Another strategy to escape the trap of introspection and apoliticism that Birnbaum was keen to avoid was evident in Akram Zaatari’s installation Untold. Stories and Letters of Nabih Awada, 2008. The piece documented the imprisonment and eventual freedom of the eponymous subject, who had been incarcerated in an Israeli prison for his involvement with a Lebanese resistance group. A project in the vein of Antonio Gramsci’s Prison Notebooks, it laid bare Awada’s experience through photographic documentation, letters, and two videos. Zaatari’s contribution was both one of the most strident and the most estranged from the rest of the exhibition; other artists seemingly sought to comply with the brief of the triennial, and came off the worse for it. I had the double misfortune of encountering Loris Gréaud’s Cellar Door installation project, 2008– , in both its Paris and London incarnations last year, and its inclusion here (albeit much and mercifully abbreviated) seemed gratuitous. The supposed melancholy of Gréaud’s sci-fi extravaganza felt contrived, more akin to adolescent sulking than to true angst. At least Gréaud’s work, a dreamy environment dedicated to the obsolete notion of male genius, dovetailed neatly (if unintentionally) with the exhibition’s exploration of the outmoded.
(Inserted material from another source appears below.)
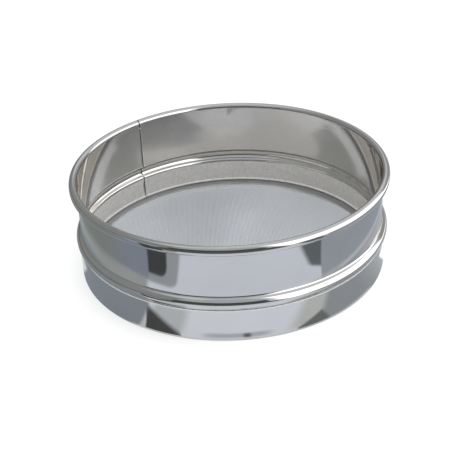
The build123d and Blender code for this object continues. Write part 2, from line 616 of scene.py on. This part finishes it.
@dataclass
class Drum:
    """The rolled drum: wall, bead and curl in one sheet, a lap strip behind its seam, and the rim wire."""

    gauge: SheetGauge
    sheet_finish: SteelFinish
    wire_finish: SteelFinish
    # Dark finish of the lap strip's inner side: painted shade in the seam's gap
    seam_shade_finish: SteelFinish
    curl_diameter: float = 5.2 * MM
    curl_straight: float = 1.2 * MM
    curl_end_gap: float = 0.15 * MM
    curl_arc_steps: int = 20
    bead_height: float = 7.5 * MM
    bead_depth: float = 3.3 * MM
    bead_blend: float = 1.6 * MM
    bead_centre: float = 26.8 * MM
    bead_steps: int = 22
    blend_steps: int = 7
    foot_bend: float = 0.6 * MM
    foot_flat: float = 0.6 * MM
    foot_steps: int = 6
    seam_gap: float = 0.75 * MM
    notch_low: float = 8.2 * MM
    notch_high: float = 20.5 * MM
    notch_depth: float = 1.2 * MM
    notch_rows: int = 12
    edge_round: float = 0.22 * MM
    lap_width: float = 8.0 * MM
    lap_low: float = 23.25 * MM
    lap_high: float = 61.2 * MM
    lap_steps: int = 6

    @property
    def inner_radius(self) -> float:
        """Radius of the wall's inner side."""
        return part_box("drum_wall")[1].x - self.curl_diameter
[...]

THE LONG, NARROW GALLERY of the manica lunga (or “long sleeve”) at the Castello di Rivoli can be a particularly unsympathetic space for art, with its hyperbolically attenuated format pulling the viewer through the space rather than encouraging contemplation. Ulla von Brandenburg’s installation 5 Folded Curtains, 2008, overcame this restriction with a distinctly anticlimactic mise-en-scène. Passing through the sequence of five elaborately folded and draped drop cloths proved slyly disruptive; viewers felt unsure whether they were poised on the threshold of taking the stage or scuttling away from it. Elsewhere, a preponderance of petite paintings and works on paper—Donald Urquhart’s ink drawings of ennui, Benjamin Saurer’s diminutive grisailles, Ian Tweedy’s studies of archive fever—filled the walls of this awkward gallery with a salon hang of small-scale works that encouraged reminiscence and longing.
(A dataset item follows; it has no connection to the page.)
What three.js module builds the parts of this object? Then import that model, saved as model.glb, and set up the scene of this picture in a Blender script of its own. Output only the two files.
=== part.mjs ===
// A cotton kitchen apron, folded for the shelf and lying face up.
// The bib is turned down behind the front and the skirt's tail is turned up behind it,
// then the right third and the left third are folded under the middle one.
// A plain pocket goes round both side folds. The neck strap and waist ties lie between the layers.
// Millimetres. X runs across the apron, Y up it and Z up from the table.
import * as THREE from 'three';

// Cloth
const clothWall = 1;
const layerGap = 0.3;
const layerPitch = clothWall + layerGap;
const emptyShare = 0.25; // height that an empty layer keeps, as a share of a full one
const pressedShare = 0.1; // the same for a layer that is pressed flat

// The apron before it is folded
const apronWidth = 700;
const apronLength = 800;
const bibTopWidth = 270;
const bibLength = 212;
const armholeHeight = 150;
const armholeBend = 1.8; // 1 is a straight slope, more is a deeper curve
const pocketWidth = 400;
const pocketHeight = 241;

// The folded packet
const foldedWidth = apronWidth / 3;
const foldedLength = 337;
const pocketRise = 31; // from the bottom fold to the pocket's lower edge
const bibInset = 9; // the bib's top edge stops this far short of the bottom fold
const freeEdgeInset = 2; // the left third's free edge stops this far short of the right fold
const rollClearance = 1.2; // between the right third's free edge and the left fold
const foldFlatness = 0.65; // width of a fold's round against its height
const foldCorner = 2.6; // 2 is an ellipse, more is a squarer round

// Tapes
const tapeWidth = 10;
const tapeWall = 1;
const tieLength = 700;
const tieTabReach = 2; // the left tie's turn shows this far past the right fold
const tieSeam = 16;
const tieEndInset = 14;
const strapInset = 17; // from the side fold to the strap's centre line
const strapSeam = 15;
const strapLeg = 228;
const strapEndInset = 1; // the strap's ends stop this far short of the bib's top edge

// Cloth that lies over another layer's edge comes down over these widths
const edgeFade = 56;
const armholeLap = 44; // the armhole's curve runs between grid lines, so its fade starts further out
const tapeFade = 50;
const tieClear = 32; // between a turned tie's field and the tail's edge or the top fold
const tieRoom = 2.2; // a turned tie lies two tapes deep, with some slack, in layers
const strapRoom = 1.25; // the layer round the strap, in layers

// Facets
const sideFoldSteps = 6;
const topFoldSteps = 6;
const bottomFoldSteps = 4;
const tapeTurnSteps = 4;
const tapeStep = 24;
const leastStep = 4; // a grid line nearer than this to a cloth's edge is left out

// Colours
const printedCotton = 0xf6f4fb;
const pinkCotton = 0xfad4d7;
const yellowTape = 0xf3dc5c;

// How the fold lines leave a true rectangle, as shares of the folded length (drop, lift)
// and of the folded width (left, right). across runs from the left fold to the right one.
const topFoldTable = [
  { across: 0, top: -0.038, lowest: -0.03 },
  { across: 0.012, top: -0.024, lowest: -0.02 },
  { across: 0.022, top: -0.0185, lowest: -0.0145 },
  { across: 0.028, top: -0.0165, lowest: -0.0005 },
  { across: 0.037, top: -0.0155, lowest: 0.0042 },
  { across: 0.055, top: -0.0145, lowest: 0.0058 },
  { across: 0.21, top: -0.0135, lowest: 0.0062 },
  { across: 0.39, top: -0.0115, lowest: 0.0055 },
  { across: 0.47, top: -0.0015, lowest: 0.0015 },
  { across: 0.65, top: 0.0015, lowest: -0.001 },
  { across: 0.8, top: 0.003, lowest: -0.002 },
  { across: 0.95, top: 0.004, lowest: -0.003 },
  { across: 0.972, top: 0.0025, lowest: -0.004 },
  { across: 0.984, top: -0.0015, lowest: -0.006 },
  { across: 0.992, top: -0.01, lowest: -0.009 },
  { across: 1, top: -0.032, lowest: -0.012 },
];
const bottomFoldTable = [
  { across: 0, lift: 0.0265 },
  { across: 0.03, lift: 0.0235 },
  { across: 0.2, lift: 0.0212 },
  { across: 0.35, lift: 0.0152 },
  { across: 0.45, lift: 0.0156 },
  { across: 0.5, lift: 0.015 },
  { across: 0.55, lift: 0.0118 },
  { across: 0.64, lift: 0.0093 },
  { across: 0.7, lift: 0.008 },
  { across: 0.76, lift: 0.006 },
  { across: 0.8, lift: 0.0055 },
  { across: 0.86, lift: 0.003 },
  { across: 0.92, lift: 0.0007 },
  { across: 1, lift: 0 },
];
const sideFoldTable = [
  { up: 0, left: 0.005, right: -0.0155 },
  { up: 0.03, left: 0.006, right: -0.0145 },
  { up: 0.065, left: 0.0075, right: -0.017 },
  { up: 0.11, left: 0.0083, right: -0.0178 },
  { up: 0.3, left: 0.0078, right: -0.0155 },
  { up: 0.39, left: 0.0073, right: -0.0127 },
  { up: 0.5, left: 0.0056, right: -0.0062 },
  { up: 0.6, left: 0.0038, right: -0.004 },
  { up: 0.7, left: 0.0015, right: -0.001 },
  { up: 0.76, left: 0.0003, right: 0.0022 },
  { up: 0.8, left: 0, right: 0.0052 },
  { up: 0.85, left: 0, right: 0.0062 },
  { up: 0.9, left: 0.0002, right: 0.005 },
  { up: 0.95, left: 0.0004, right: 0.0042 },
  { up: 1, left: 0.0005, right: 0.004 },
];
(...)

Whether by accident or design, some of the work on display railed against the structuring logic of the exhibition as subversively frivolous offerings. Lara Favaretto’s showstoppingly flippant installation of eight swirling multicolored car-wash brushes, oscillating furiously and to no avail, was chief among them in its wry pointlessness. Other artists occupying the attic space of the Castello di Rivoli strayed into the territory of the occult or mysticism, with varying degrees of success. Like Kenneth Anger and Mike Nelson before him, Joachim Koester, with his 2005–2006 contribution, evinced a fascination with Aleister Crowley’s Villa Santa Barbara near Cefalù, Sicily, while Pietro Roccasalva’s Myrrhina, 2008, was an environment that chucked together Marcus Aurelius, the Piazza del Campidoglio in Rome, Gian Lorenzo Bernini, and the Bible in a valiant effort to make something stick.

If the profusion of different shades and typologies of disquietude at the Castello di Rivoli resulted in a blurring of focus, the Fondazione Sandretto Re Rebaudengo was dominated instead by the work of Chan, one of two keynote artists included in the exhibition (the other being Olafur Eliasson, represented by his familiar smoke and mirrors). Chan’s contribution was perhaps the most com- pelling moment in the exhibition’s trajectory, able to articulate many of the triennial’s central theses with an extreme economy of means. Here, the artist’s animated videos— displayed on double-sided suspended screens and stuttering and flickering from beginning to end and back again—were joined by a new video project, Untitled (after Lacan’s last laugh), 2008, a Sadean spin on his previous explorations of memory and politics.

“Why does melancholy sound so good?” The opening sentence of Arto Lindsay’s essay in the exhibition catalogue posed a (largely rhetorical) question that underscored the exhibition’s allure and unwittingly exposed its flaw. Birnbaum’s adoption of a superabundance of melancholia follows in the wake of his book with Anders Olsson published last year, As a Weasel Sucks Eggs: An Essay on Melancholy and Cannibalism, which in turn builds upon foundational studies in this domain such as those by Raymond Klibansky, Erwin Panofsky, Fritz Saxl, and Margot and Rudolf Wittkower, not to mention more recent exhibitions, such as Jean Clair’s 2005 blockbuster at the Grand Palais in Paris, “Mélancolie: Génie et folie en Occident” (Melancholy: Genius and Madness in the West)—all of which mapped iconology onto the realm of the allegorical. Telescoping and transposing this constant art-historical trope into a contemporary trend risked merely aestheticizing misery. (Are we really more dejected than we were a few years ago? Shouldn’t we analyze the cause of such disaffections rather than the mood they put us in?) The result of such a proliferation of despair was akin to a grammatical double negative. In the final analysis, one longed for a more ruthless investigation into melancholy and its discontents—one that examined its often lushly beautiful aesthetics but also its fictions, cynicisms, and artifice. Left unchecked, pathos can quickly belly flop into bathos. Birnbaum avoided this, but still created an exhibition that was richly suggestive and intelligently faulted—no doubt making audiences all the more eager for Venice.

Nicholas Cullinan is an assistant curator at Tate Modern in London.